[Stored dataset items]
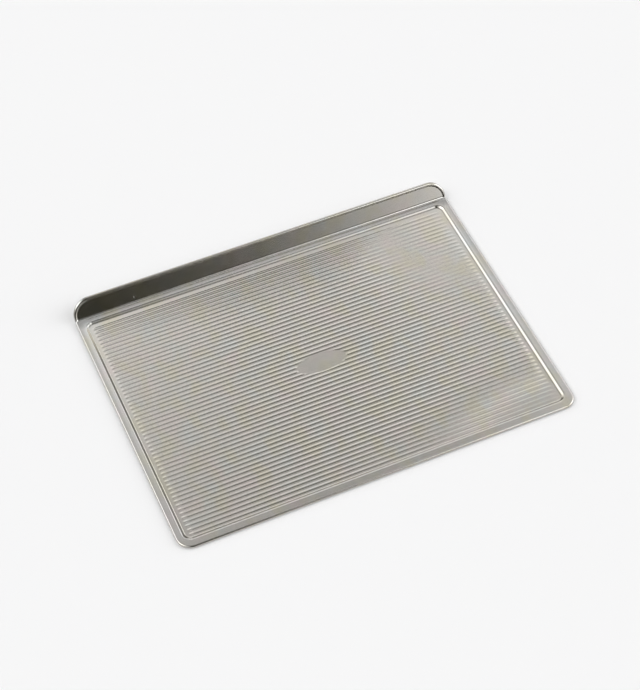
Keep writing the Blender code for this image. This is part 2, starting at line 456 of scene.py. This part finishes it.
def fillLevel(up):  # mesh.fill tangles so many outlines, so the level faces are worked out here
    data = bpy.context.object.data
    mesh = bmesh.from_edit_mesh(data)
    edges = [edge for edge in mesh.edges
             if edge.is_boundary and all(abs(vert.co.z - up) < tiny for vert in edge.verts)]
    loops = loopsOf(edges)
    verts = list(loops)
    number = {vert: index for index, vert in enumerate(verts)}
    outer = loops[max(verts, key=lambda vert: vert.co.y)]
    links = [[number[vert] for vert in edge.verts] for edge in edges]
    places = [vert.co.xy * 1000 for vert in verts]  # in millimetres, so that the tolerance is small
    filled = delaunay_2d_cdt(places, links, [], 1, 10 * tiny)
    for face in filled[2]:
        corners = [verts[filled[3][corner][0]] for corner in face]
        around = {loops[vert] for vert in corners}
        if len(around) > 1 or outer in around:
            mesh.faces.new(corners)
    bmesh.update_edit_mesh(data)


def gussetLift(co):
    across = min(abs(co.x), halfWidth) - (halfWidth - rim["gussetReach"])
    start = foldStart - rim["gussetRun"] * max(across, 0) / rim["gussetReach"]
    rise = tan(rim["gussetRise"]) * max(min(co.y, foldStart) - start, 0)
    return rise * (1 - eased((co.y - foldStart) / rim["gussetFade"])) if across > 0 else 0


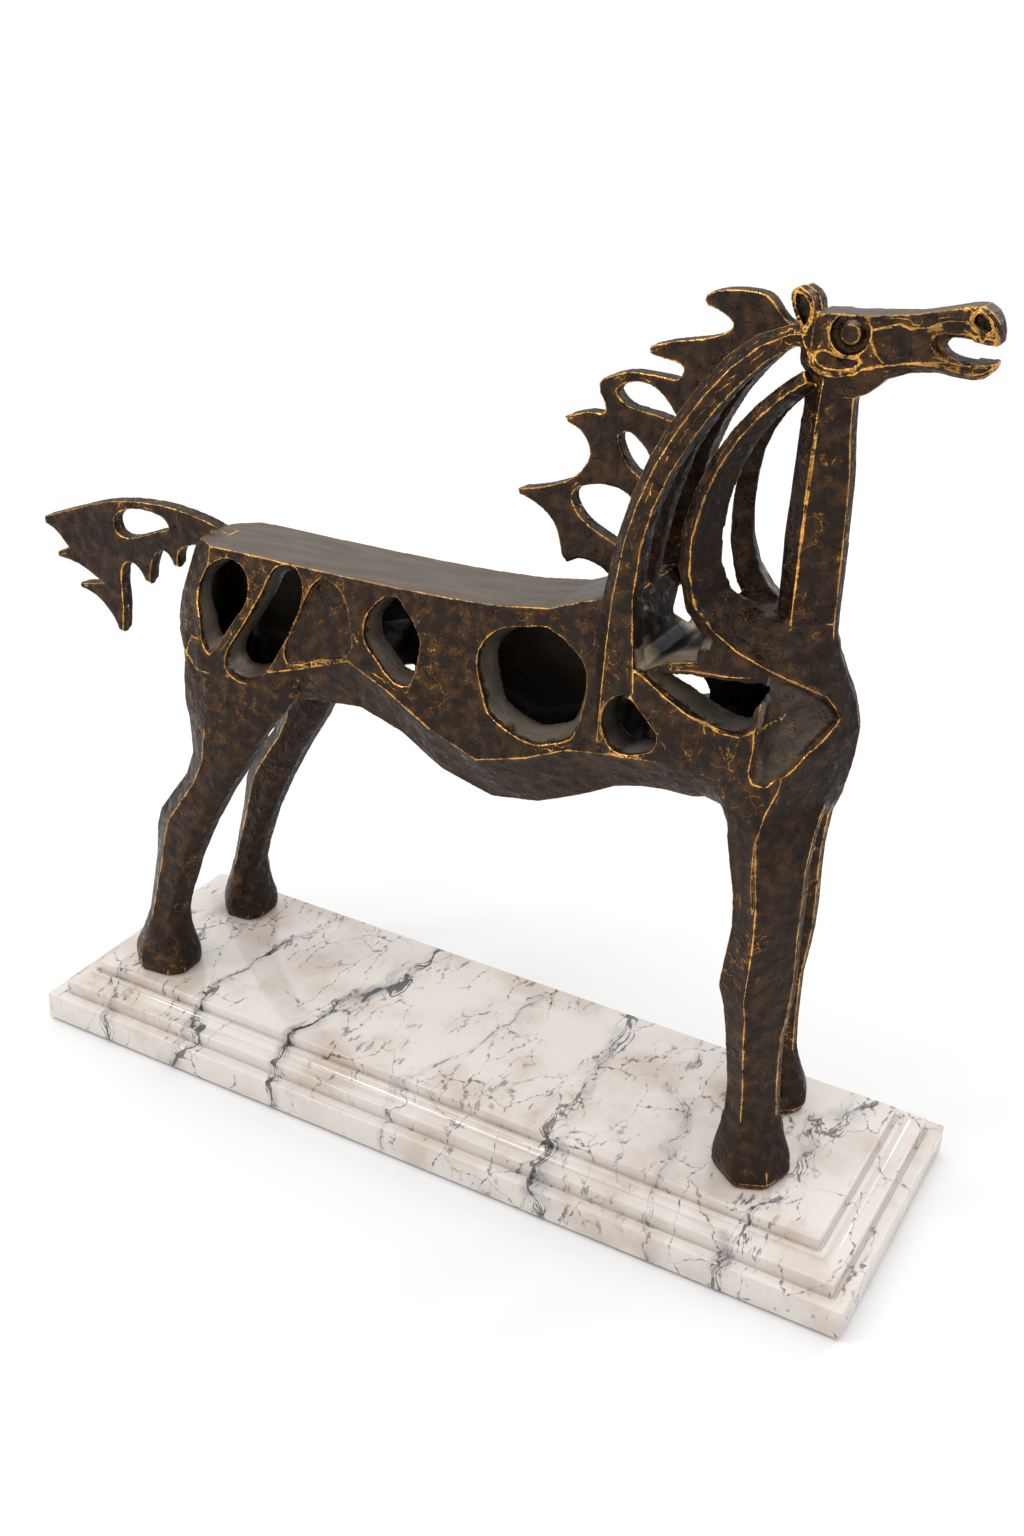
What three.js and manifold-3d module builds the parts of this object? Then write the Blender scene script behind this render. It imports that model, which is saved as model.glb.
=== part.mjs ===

• [Exercise details] Every record shown above must be echoed exactly.

• [Problem solution]
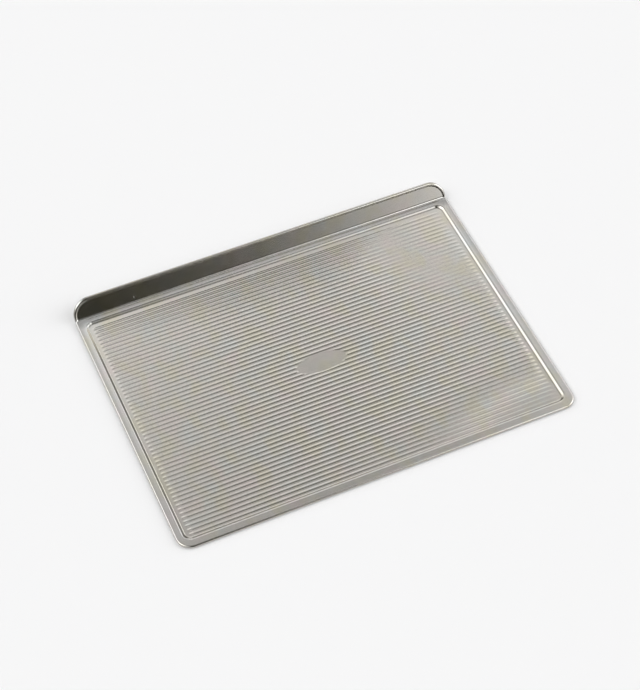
Keep writing the Blender code for this image. This is part 2, starting at line 456 of scene.py. This part finishes it.
def fillLevel(up):  # mesh.fill tangles so many outlines, so the level faces are worked out here
    data = bpy.context.object.data
    mesh = bmesh.from_edit_mesh(data)
    edges = [edge for edge in mesh.edges
             if edge.is_boundary and all(abs(vert.co.z - up) < tiny for vert in edge.verts)]
    loops = loopsOf(edges)
    verts = list(loops)
    number = {vert: index for index, vert in enumerate(verts)}
    outer = loops[max(verts, key=lambda vert: vert.co.y)]
    links = [[number[vert] for vert in edge.verts] for edge in edges]
    places = [vert.co.xy * 1000 for vert in verts]  # in millimetres, so that the tolerance is small
    filled = delaunay_2d_cdt(places, links, [], 1, 10 * tiny)
    for face in filled[2]:
        corners = [verts[filled[3][corner][0]] for corner in face]
        around = {loops[vert] for vert in corners}
        if len(around) > 1 or outer in around:
            mesh.faces.new(corners)
    bmesh.update_edit_mesh(data)


def gussetLift(co):
    across = min(abs(co.x), halfWidth) - (halfWidth - rim["gussetReach"])
    start = foldStart - rim["gussetRun"] * max(across, 0) / rim["gussetReach"]
    rise = tan(rim["gussetRise"]) * max(min(co.y, foldStart) - start, 0)
    return rise * (1 - eased((co.y - foldStart) / rim["gussetFade"])) if across > 0 else 0


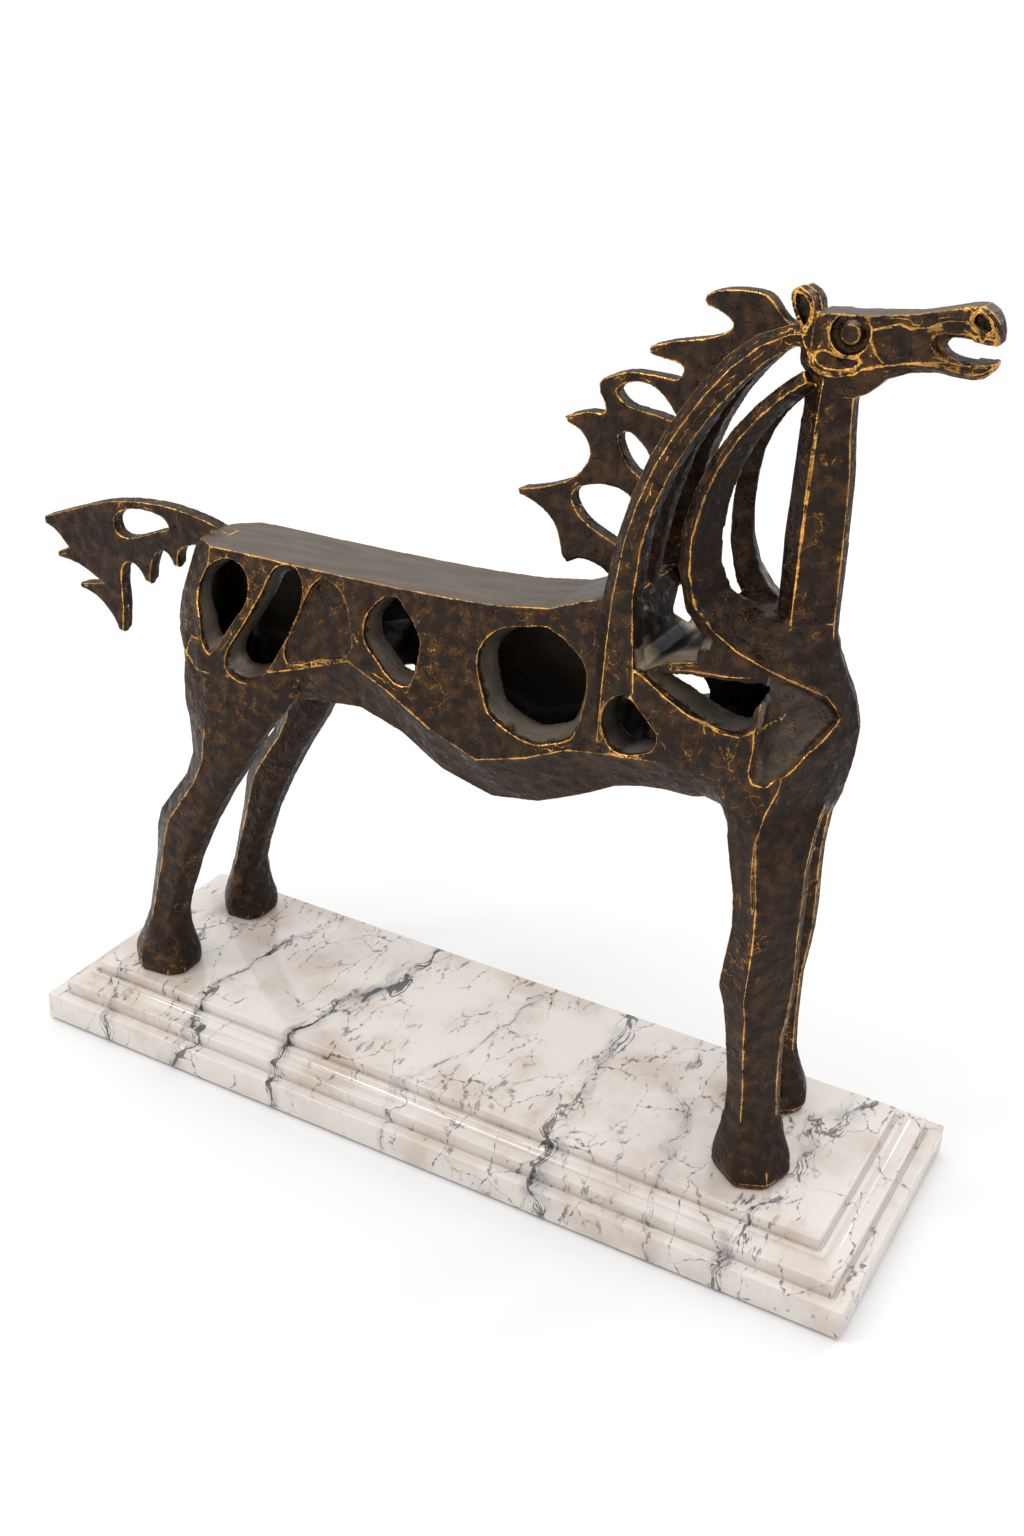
What three.js and manifold-3d module builds the parts of this object? Then write the Blender scene script behind this render. It imports that model, which is saved as model.glb.
=== part.mjs ===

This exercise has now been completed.